Hi..i have came to this hectic time of the month and left with pure vg and some xxx from oupa..
Can i just add xxx to clean vg and use that to vape..
All comments will be appreciated. 
Thanks

Reactions: Useful 1


----------



## Andre (17/2/16)

Depends on you gear. Should be fine in a dripper - I do 100 VG comfortably in my BF drippers.
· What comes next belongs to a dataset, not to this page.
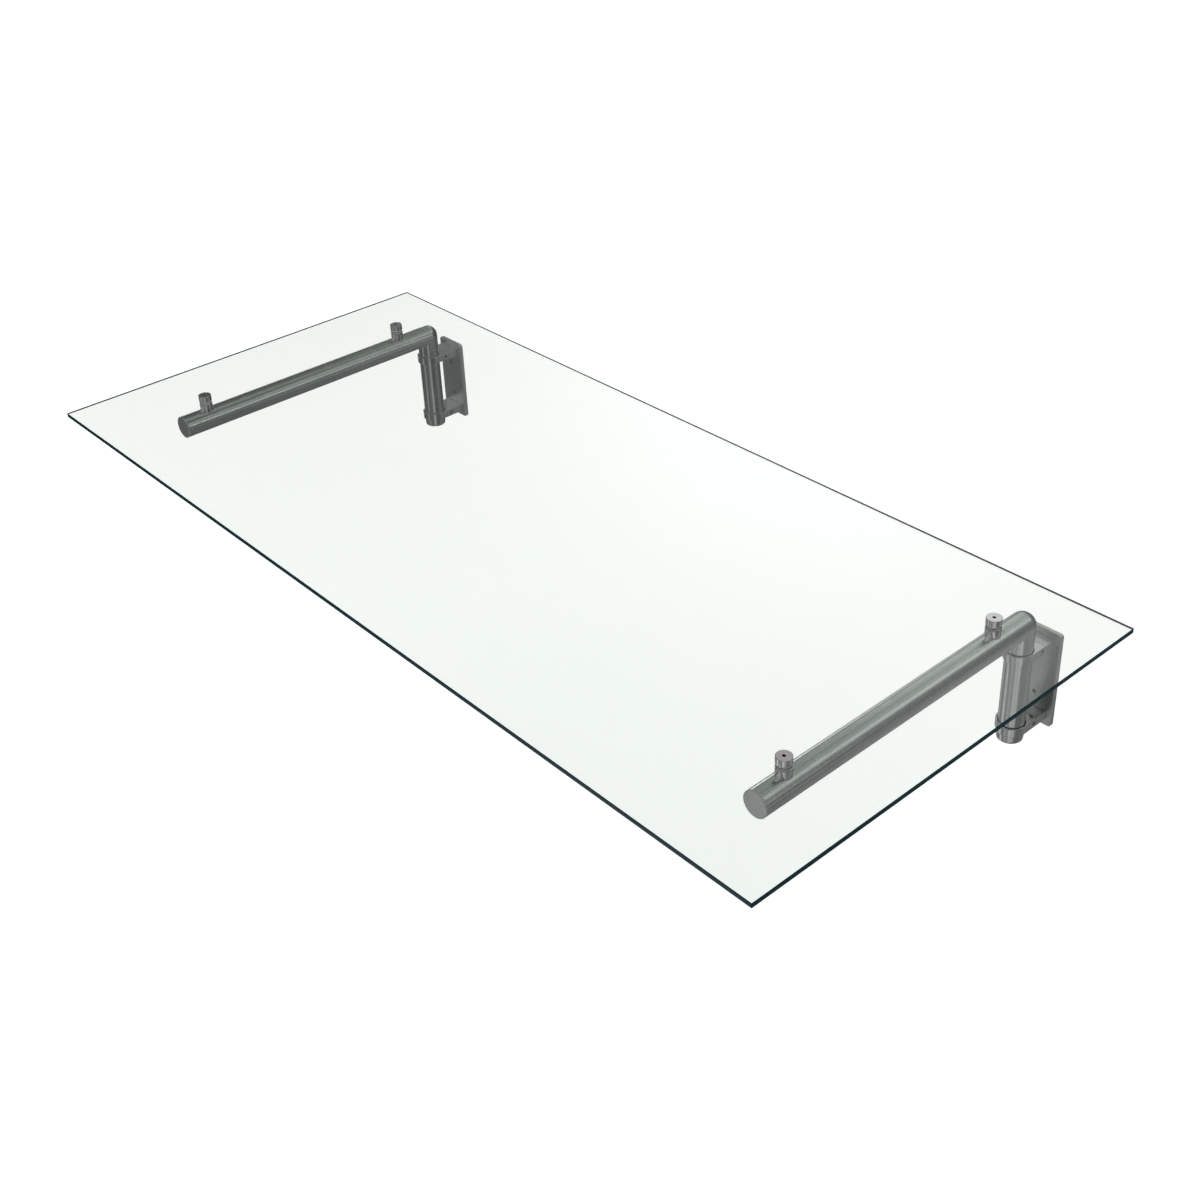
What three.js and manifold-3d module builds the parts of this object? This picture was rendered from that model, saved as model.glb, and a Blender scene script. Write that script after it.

Not all tanks can go very high VG.


----------



## Yagya (17/2/16)

Thats was my concern yes as i have thr crius and normally vape high vg liquids..
Thanks .
Maybe i should add some more tbac brew wich is 50/50..so will also help thinning out the vg.


----------



## shaunnadan (17/2/16)

Crius can handle pure vg but you need big id builds to get it to wick decently.

Reactions: Agree 1


----------



## Yagya (17/2/16)

Ok..im giving it try and will just dilute if i see i start getting dry hits
Thansk.


----------



## Andre (17/2/16)

You could always add a few drops of distilled water to thin it down a bit, if required.


----------



## Yagya (17/2/16)

Thanks for the advice...will have to see what works for me i suppose..
Cheers


----------